Now, this is interesting.

 

WIERCINSKI’S
life had been a blur since he had answered another phone call in entirely different circumstances almost five months previously. He had been stepping out of the shower at home after doing physical training with his troops on the morning of September 11. When he picked up the phone, he heard the urgent voice of Bruce Meyers, a family friend. “Have you seen the TV yet?” Meyers asked. “No.” “Turn it on.” Wiercinski’s TV screen flashed to life moments before the second plane hit the World Trade Center. “No way,” the still-dripping colonel muttered under his breath as he watched the orange ball of flame burst from the skyscraper.
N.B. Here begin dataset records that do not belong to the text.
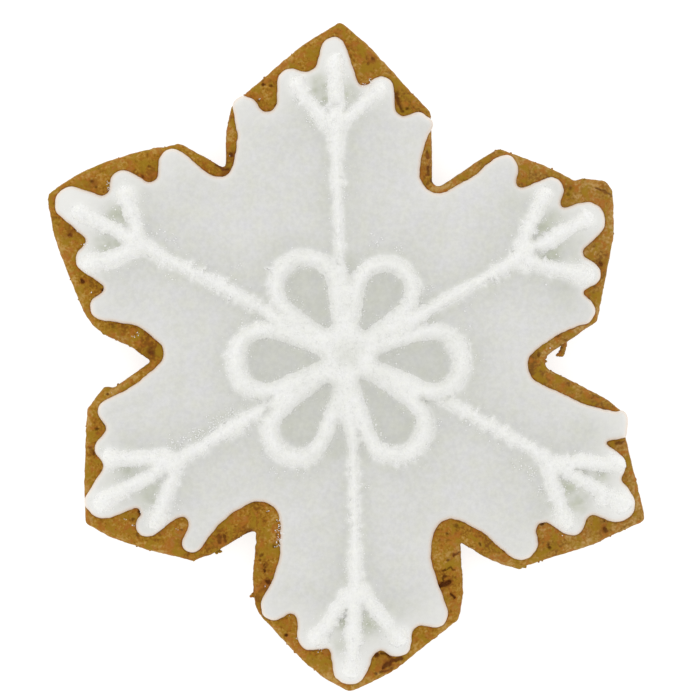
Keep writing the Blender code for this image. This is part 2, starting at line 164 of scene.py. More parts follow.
# For each arm, patches of paler dough (above 0) and darker dough: along, left, radius, tone.
PATCHES = {
    "top": (
        (30.0, -15.5, 3.0, 1.0), (25.6, -14.2, 2.4, 0.7), (35.6, 17.0, 2.2, 0.3), (30.0, 17.4, 3.0, -1.3),
        (39.6, 14.6, 2.2, -1.0), (39.6, -11.0, 2.0, -0.8), (43.0, -8.8, 1.6, -0.6),
    ),
    "upper_left": (
        (39.6, -14.2, 2.6, -1.1), (48.0, -6.6, 2.6, 0.3), (30.0, -17.6, 2.2, 0.4), (34.6, 13.6, 2.2, -0.5),
        (24.5, 15.0, 2.2, 0.9), (34.4, -15.6, 1.6, -0.3), (29.0, 14.6, 1.6, -0.4),
    ),
    "lower_left": (
        (35.4, -14.4, 2.0, 0.5), (30.0, -18.0, 3.0, 0.1), (35.4, 13.6, 2.6, -0.9), (30.6, 16.4, 2.6, -0.5),
        (47.2, 2.6, 2.2, 0.3), (40.0, 10.6, 2.0, 0.1), (26.0, -16.0, 2.6, -0.8), (42.0, -9.0, 1.8, -0.1),
    ),
    "bottom": (
        (38.8, -12.6, 2.4, -1.6), (42.6, -10.0, 1.8, -0.9), (35.4, 16.0, 2.4, -0.6), (40.0, 16.0, 2.0, 0.3),
        (48.4, 6.4, 2.2, -0.4), (35.0, -13.4, 2.4, -0.3), (29.6, 17.6, 2.4, -0.5),
    ),
    "lower_right": (
        (29.6, -18.4, 3.6, 0.5), (26.6, 15.4, 3.6, 0.3), (39.4, 12.8, 2.2, -0.6), (42.4, 9.4, 1.6, -0.4),
        (38.6, -12.6, 2.4, -1.2), (34.0, -15.6, 2.0, -0.5), (43.6, -10.4, 1.8, -0.3),
    ),
    "upper_right": (
        (25.2, 18.0, 2.6, -1.4), (29.6, 16.6, 2.2, -0.7), (47.0, 2.4, 2.6, 0.5), (42.6, -9.4, 2.2, -0.6),
        (24.6, -17.2, 2.6, -1.3), (30.0, -16.4, 2.2, -0.2), (47.2, -3.4, 2.0, 0.3),
    ),
}
# For each arm, orange patches baked more lightly beside the pits: along, left, radius, strength.
GLOWS = {
    "top": ((43.6, 11.8, 0.8, 0.5), (47.0, -4.9, 0.7, 0.5), (40.4, -10.0, 0.6, 0.5)),
    "upper_left": ((48.3, -5.6, 1.0, 0.8), (42.7, 9.9, 0.6, 0.4), (41.8, -11.0, 0.7, 0.5)),
    "lower_left": ((41.8, 4.6, 0.7, 0.5), (38.7, 11.9, 0.6, 0.5), (33.2, 14.2, 0.7, 0.5)),
    "bottom": (
        (49.0, 7.4, 0.8, 0.9), (48.4, 6.0, 0.6, 0.7), (36.9, 16.2, 0.7, 0.7), (37.8, -13.2, 0.9, 0.6),
        (29.6, 16.6, 0.7, 0.4), (34.8, -13.6, 0.6, 0.5),
    ),
    "lower_right": ((48.9, -5.3, 0.7, 0.5), (45.6, 9.1, 0.6, 0.5), (33.6, 14.0, 0.8, 0.5)),
    "upper_right": (
        (48.6, 3.1, 0.8, 0.5), (27.8, 19.0, 0.9, 0.6), (46.2, -6.2, 0.8, 0.4), (36.6, -15.2, 0.8, 0.5),
    ),
}
# For each arm, lumps of dough on the rim: along, left, height, radius.
LUMPS = {
    "top": ((34.4, 18.55, 4.6, 0.26),),
    "upper_left": ((36.0, 15.15, 4.7, 0.3), (31.4, 14.95, 4.0, 0.24), (27.9, 17.6, 4.9, 0.26)),
    "lower_left": (
        (35.4, -15.85, 4.4, 0.48), (36.3, -15.6, 4.2, 0.42), (34.2, 15.45, 4.5, 0.28),
        (37.9, 14.45, 4.7, 0.36), (33.4, -15.65, 4.0, 0.26),
    ),
    "bottom": ((47.1, -8.25, 4.8, 0.26), (39.1, 18.1, 4.6, 0.25), (31.1, -20.3, 4.6, 0.28)),
    "lower_right": ((41.0, -15.85, 4.4, 0.28), (49.9, 4.8, 4.8, 0.28)),
    "upper_right": ((27.1, -16.55, 4.2, 0.36), (26.7, -17.1, 4.3, 0.32), (47.0, 4.4, 4.6, 0.3)),
}
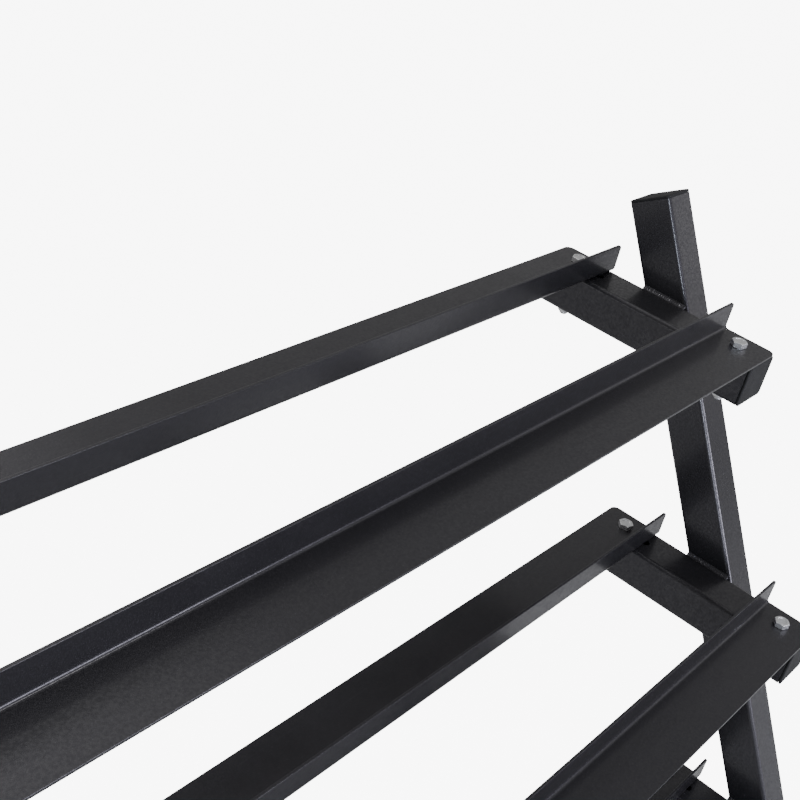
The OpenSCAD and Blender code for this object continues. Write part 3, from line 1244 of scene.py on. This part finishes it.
@dataclass
class Rail:
    """One folded rail: a plate with round corners and a flange that stands on its inner edge."""

    tier: str
    end: str
    layout: Layout
    finishes: Finishes
    height: float = 28 * MM
    fold: float = 2.5 * MM
    plate_corner: float = 7 * MM
    flange_corner: float = 4 * MM
    edge: float = 0.45 * MM

    def build(self) -> None:
        """Folds the sheet, drills it for its bolts and sets it on the arms."""
        size = self.layout
        bm = self._folded()
        for sign in (-1, 1):
            drill = cylinder(size.bolt_hole, -size.sheet, 2 * size.sheet)
            drill.transform(at(sign * size.arm_x, size.rail_width / 2, 0))
            bm = carve(bm, drill, Cut.REMOVE)
        soften(bm, self.edge)
        edge = size.tier_depth / 2
        place = at(y=-edge) if self.end == "front" else Matrix.Diagonal((1, -1, 1, 1)) @ at(y=-edge)
        publish(
            f"{self.tier}_{self.end}_rail_sheet",
            bm,
            size.tier(self.tier) @ place,
            [self.finishes.rail],
            Slot.RAIL,
            [f"{self.tier}_{self.end}_rail"],
        )

    def _folded(self) -> bmesh.types.BMesh:
        """Draws the square section, runs it along the rack and rounds the fold and corners."""
        size = self.layout
        wide, thick, tall = size.rail_width, size.sheet, self.height
        half = size.rail_end
        inside = wide - thick
        section = [(0, 0), (wide, 0), (wide, tall), (inside, tall), (inside, thick), (0, thick)]
        bm = bmesh.new()
        face = bm.faces.new([bm.verts.new((-half, y, z)) for y, z in section])
        run = bmesh.ops.extrude_face_region(bm, geom=[face])
        moved = [v for v in run["geom"] if isinstance(v, bmesh.types.BMVert)]
        bmesh.ops.translate(bm, verts=moved, vec=(2 * half, 0, 0))
        for y, z, radius in ((wide, 0, self.fold + thick), (wide - thick, thick, self.fold)):
            spot = Vector((y, z))
            folds = [e for e in length_edges(bm, 0) if (e.verts[0].co.yz - spot).length < 1e-6]
            round_edges(bm, folds, radius, 10)
        plate = [e for e in length_edges(bm, 2) if e.verts[0].co.y < 1e-6]
        round_edges(bm, plate, self.plate_corner, 12)
        flange = [e for e in length_edges(bm, 1) if min(v.co.z for v in e.verts) > tall - 1e-6]
        flange = [e for e in flange if abs(abs(e.verts[0].co.x) - half) < 1e-6]
        round_edges(bm, flange, self.flange_corner, 10)
        return bm


# ---------------------------------------------------------------- fixings


@dataclass
class Fixings:
    """Bolts, washers and lock nuts of one tier, and the screws of the pads."""

    layout: Layout
    finishes: Finishes
    thread: float = 4 * MM
    pitch: float = 1.25 * MM
    flats: float = 13 * MM
    head: float = 5.5 * MM
    washer: float = 8.5 * MM
    washer_thick: float = 1.6 * MM
    nut: float = 8 * MM
    nut_body: float = 6 * MM
    insert: float = 5 * MM
    thread_out: float = 3 * MM
    screw_head: float = 4.5 * MM
    screw_shank: float = 2.4 * MM
    slot: tuple[float, float] = (4.6 * MM, 0.9 * MM)
    slot_depth: float = 1.3 * MM
    seed: int = 7

    def build(self) -> None:
        """Builds the fixings of every tier and the pad screws."""
        shuffle = random.Random(self.seed)
        for tier in TIERS:
            self._set(f"{tier}_bolts", f"{tier}_bolt_set", tier, self._bolt, shuffle)
            self._set(f"{tier}_washers", f"{tier}_washer_set", tier, self._washer, shuffle)
            self._set(f"{tier}_nuts", f"{tier}_lock_nut_set", tier, self._lock_nut, shuffle)
        self._screws(shuffle)

    def _set(
        self,
        node: str,
        name: str,
        tier: str,
        make: Callable[[], bmesh.types.BMesh],
        shuffle: random.Random,
    ) -> None:
        """Puts one fixing at each bolt place of a tier.

        Args:
            node: The frame's node that the set stands for.
            name: Name of the new piece.
            tier: The tier.
            make: Builds one fixing at the origin, on the arm's top face.
            shuffle: Turns each fixing a little.
        """
        size = self.layout
        place = size.tier(tier)
        parts = []
        for x in (-size.arm_x, size.arm_x):
            for y in (-size.bolt_offset, size.bolt_offset):
                spun = turn(shuffle.uniform(0, 60), "Z")
                parts.append((make(), place @ at(x, y, 0.0) @ spun))
        materials = [self.finishes.zinc, self.finishes.nylon]
        publish(name, joined(parts), Matrix.Identity(4), materials, Slot.ZINC, [node])

    def _hexagon(self, low: float, high: float) -> bmesh.types.BMesh:
        """A hexagonal prism with chamfered corners at its upper end.

        Args:
            low: Lower end.
            high: Upper end.

        Returns:
            The chamfered prism.
        """
        bm = cylinder(self.flats / 2 / math.cos(math.pi / 6), low, high, 6)
        radius = self.flats / 2
        slope = math.tan(math.radians(60))
        reach = 4 * MM
        cone = lathe(
            [
                (0.0, low - MM),
                (radius + reach, low - MM),
                (radius + reach, high - reach / slope + 0.1 * MM),
                (radius - 0.35 * MM, high),
                (0.0, high),
            ]
        )
        return carve(bm, cone, Cut.KEEP_SHARED)

    def _bolt(self) -> bmesh.types.BMesh:
        """One bolt: a chamfered, dished head with a washer face, and a threaded shank."""
        size = self.layout
        top = size.sheet + self.head
        head = self._hexagon(size.sheet + 0.4 * MM, top)
        dish = cylinder(self.flats * 0.33, top - 0.5 * MM, top + MM)
        head = carve(head, dish, Cut.REMOVE)
        soften(head, 0.4 * MM)
        collar = cylinder(self.flats * 0.47, size.sheet, size.sheet + 0.45 * MM)
        soften(collar, 0.1 * MM)
        end = -size.arm_height - self.washer_thick - self.nut - self.thread_out
        outline = [(0.0, end), (self.thread * 0.72, end), (self.thread * 0.98, end + 1.1 * MM)]
        height = end + 1.4 * MM
        depth = self.pitch * 0.5
        while height < -size.arm_height - self.washer_thick + 6 * MM:
            outline.append((self.thread - depth, height))
            outline.append((self.thread, height + self.pitch * 0.42))
            outline.append((self.thread, height + self.pitch * 0.58))
            height += self.pitch
        plain = self.thread - 0.1 * MM
        outline += [(plain, height), (plain, size.sheet), (0.0, size.sheet)]
        shank = lathe(outline, 32)
        shank.verts.layers.float.new(EDGE_LAYER)
        none = Matrix.Identity(4)
        return joined([(head, none), (collar, none), (shank, none)])

    def _washer(self) -> bmesh.types.BMesh:
        """One flat washer under the arm."""
        top = -self.layout.arm_height
        low = top - self.washer_thick
        inner = self.layout.bolt_hole
        outline = [(inner, low), (self.washer, low), (self.washer, top), (inner, top), (inner, low)]
        bm = lathe(outline, 48)
        soften(bm, 0.2 * MM)
        return bm

    def _lock_nut(self) -> bmesh.types.BMesh:
        """One lock nut: a chamfered hexagon, a rolled collar and the nylon ring in its mouth."""
        top = -self.layout.arm_height - self.washer_thick
        hexagon = self._hexagon(0.0, self.nut_body)
        bore = cylinder(self.thread * 1.01, -MM, self.nut + MM)
        hexagon = carve(hexagon, bore, Cut.REMOVE)
        soften(hexagon, 0.2 * MM)
        collar = lathe(
            [
                (self.insert, 5.6 * MM),
                (6.1 * MM, 5.6 * MM),
                (6.1 * MM, 7.2 * MM),
                (5.7 * MM, 7.8 * MM),
                (5.1 * MM, self.nut),
                (4.7 * MM, 7.9 * MM),
                (self.insert, 7.5 * MM),
                (self.insert, 5.6 * MM),
            ]
        )
        soften(collar, 0.12 * MM, angle=50.0)
        ring = lathe(
            [
                (self.thread, self.nut_body),
                (self.insert, self.nut_body),
                (self.insert, 7.5 * MM),
                (self.thread, 7.3 * MM),
                (self.thread, self.nut_body),
            ]
        )
        ring.verts.layers.float.new(EDGE_LAYER)
        for face in ring.faces:
            face.material_index = 1
        flip = at(z=top) @ Matrix.Diagonal((1, 1, -1, 1))
        return joined([(hexagon, flip), (collar, flip), (ring, flip)])

    def _screws(self, shuffle: random.Random) -> None:
        """The pan-head screws that hold the pads, with a cross recess underneath."""
        low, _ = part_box("pad_screws")
        parts = []
        for side in SIDES:
            for end in ENDS:
                middle = self.layout.middle(f"{side}_foot_{end}_pad")
                spun = turn(shuffle.uniform(0, 90), "Z")
                parts.append((self._screw(), at(middle.x, middle.y, low.z) @ spun))
        here = Matrix.Identity(4)
        zinc = [self.finishes.zinc]
        publish("pad_screw_set", joined(parts), here, zinc, Slot.ZINC, ["pad_screws"])

    def _screw(self) -> bmesh.types.BMesh:
        """One pan-head screw, head down."""
        low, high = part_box("pad_screws")
        tall = high.z - low.z
        head, shank = self.screw_head, self.screw_shank
        outline = [(0.0, 0.0), (head * 0.6, 0.15 * MM), (head * 0.9, 0.7 * MM)]
        outline += [(head, 1.5 * MM), (head, 2.4 * MM)]
        outline += [(shank, 2.5 * MM), (shank, tall - 2 * MM), (shank * 0.4, tall), (0.0, tall)]
        bm = lathe(outline, 40)
        for degrees in (0, 90):
            slot = rounded_column(*self.slot, -MM, self.slot_depth, 0.2 * MM)
            slot.transform(turn(degrees, "Z"))
            bm = carve(bm, slot, Cut.REMOVE)
        soften(bm, 0.1 * MM, angle=40.0)
        return bm


# ---------------------------------------------------------------- studio


@dataclass(frozen=True)
class SoftBox:
    """One rectangular studio light."""

    name: str
    place: tuple[float, float, float]
    aim: tuple[float, float, float]
    size: tuple[float, float]
    glow: float
    colour: tuple[float, float, float] = (1.0, 1.0, 1.0)

    def build(self) -> None:
        """Hangs the light; its power follows from its size and how bright its face glows."""
        data = bpy.data.lights.new(f"studio_{self.name}", "AREA")
        data.shape = "RECTANGLE"
        data.size, data.size_y = self.size
        data.energy = self.glow * math.pi * self.size[0] * self.size[1]
        data.color = self.colour
        obj = bpy.data.objects.new(f"studio_{self.name}", data)
        obj.location = self.place
        way = Vector(self.aim) - Vector(self.place)
        obj.rotation_euler = way.to_track_quat("-Z", "Y").to_euler()
        bpy.context.scene.collection.objects.link(obj)


@dataclass(frozen=True)
class Studio:
    """Floor, lights and camera."""

    camera_place: tuple[float, float, float] = (-0.485, -0.4486, 1.0788)
    camera_azimuth: float = 50.25
    camera_elevation: float = 21.54
    lens: float = 58.5
    floor_size: float = 80.0
    floor_glow: float = 0.0
    floor_white: float = 8.0
    sky: float = 0.33
    lights: tuple[SoftBox, ...] = (
        SoftBox("near", (-1.6, -2.3, 1.0), (0.3, 0.0, 0.6), (0.3, 1.2), 30.0, (0.8, 0.89, 1.0)),
        SoftBox("front_left", (-1.4, -2.4, 0.3), (0, 0, 0.5), (1.0, 0.6), 6.6, (0.86, 0.87, 1.0)),
        SoftBox("front_low", (0.8, -2.3, 0.4), (0, 0, 0.6), (1.4, 0.7), 10.5, (0.87, 0.87, 1.0)),
        SoftBox("side", (2.5, -1.05, 0.95), (0.5, 0.0, 0.6), (1.5, 1.1), 0.4, (0.97, 0.95, 1.0)),
        SoftBox("fold", (0.95, -1.6, 2.5), (0.0, 0.0, 0.6), (0.8, 0.6), 6.0),
        SoftBox("back", (0.25, 1.3, 2.5), (0.0, 0.1, 0.6), (0.9, 0.5), 7.6),
        SoftBox("top", (0.3, 0.4, 3.0), (0.1, 0.0, 0.5), (2.0, 1.6), 0.5),
        SoftBox("left_back", (-2.2, 1.4, 0.9), (0.3, 0.0, 0.6), (1.2, 1.2), 0.8),
    )

    def build(self) -> None:
        """Sets up the floor, the world, the lights and the camera."""
        self._floor()
        self._world()
        for light in self.lights:
            light.build()
        self._camera()

    def _floor(self) -> None:
        """The pale floor, which glows evenly towards the lens as a lit sweep does."""
        bm = bmesh.new()
        bmesh.ops.create_grid(bm, x_segments=1, y_segments=1, size=self.floor_size / 2)
        obj = bpy.data.objects.new("studio_floor", mesh_of(bm, "studio_floor"))
        bpy.context.scene.collection.objects.link(obj)
        material, g, shader = blank("studio_floor_paint")
        shader.inputs["Base Color"].default_value = (0.8, 0.8, 0.8, 1)
        shader.inputs["Roughness"].default_value = 0.9
        shader.inputs["Specular IOR Level"].default_value = 0.0
        shader.inputs["Emission Color"].default_value = (1, 1, 1, 1)
        seen = g.node("LightPath").outputs["Is Camera Ray"]
        glow = g.span(seen, 0.0, 1.0, self.floor_glow, self.floor_white)
        g.link(glow, shader.inputs["Emission Strength"])
        obj.data.materials.append(material)
        obj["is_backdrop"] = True

    def _world(self) -> None:
        """A dim even surround."""
        world = bpy.data.worlds.new("studio")
        world.use_nodes = True
        g = Graph(world.node_tree)
        ground = next(n for n in world.node_tree.nodes if n.type == "BACKGROUND")
        seen = g.node("LightPath").outputs["Is Camera Ray"]
        g.link(g.span(seen, 0.0, 1.0, self.sky, self.floor_white), ground.inputs["Strength"])
        ground.inputs["Color"].default_value = (1, 1, 1, 1)
        bpy.context.scene.world = world

    def _camera(self) -> None:
        """The camera, which looks back and down across the top tier."""
        data = bpy.data.cameras.new("studio_camera")
        data.lens = self.lens
        data.sensor_width = 36.0
        data.clip_start = 0.05
        data.clip_end = 200.0
        obj = bpy.data.objects.new("studio_camera", data)
        obj.location = self.camera_place
        azimuth = math.radians(self.camera_azimuth)
        pitch = math.radians(90 - self.camera_elevation)
        obj.rotation_euler = (pitch, 0.0, -azimuth)
        bpy.context.scene.collection.objects.link(obj)
        bpy.context.scene.camera = obj


def write_sizes() -> None:
    """Works out the frame's box and the finished model's box as plain lists, and keeps neither."""
    boxes = {"cad": CAD_BOX, "visual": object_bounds()}
    plain = {name: [list(corner) for corner in box] for name, box in boxes.items()}


def main() -> None:
    """Builds the rack around the frame and sets up the studio."""
    logging.basicConfig(level=logging.INFO, format="%(name)s: %(message)s")
    Studio().build()
    layout = Layout()
    finishes = Finishes()
    for side in SIDES:
        SideFrame(side, layout, finishes).build()
    for tier in TIERS:
        for end in ENDS:
            Rail(tier, end, layout, finishes).build()
    Fixings(layout, finishes).build()
    write_sizes()


if __name__ == "__main__":
    main()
As news filtered through of a plane hitting the Pentagon and of another that had crashed in mysterious circumstances in Pennsylvania, it quickly dawned on Wiercinski that someone had attacked his country. The United States was at war. Wiercinski hurriedly pulled his uniform on—he lived only six minutes from Fort Campbell’s main gate, and always came home to shower after PT—before jumping in his red Mazda pickup truck and racing back on post.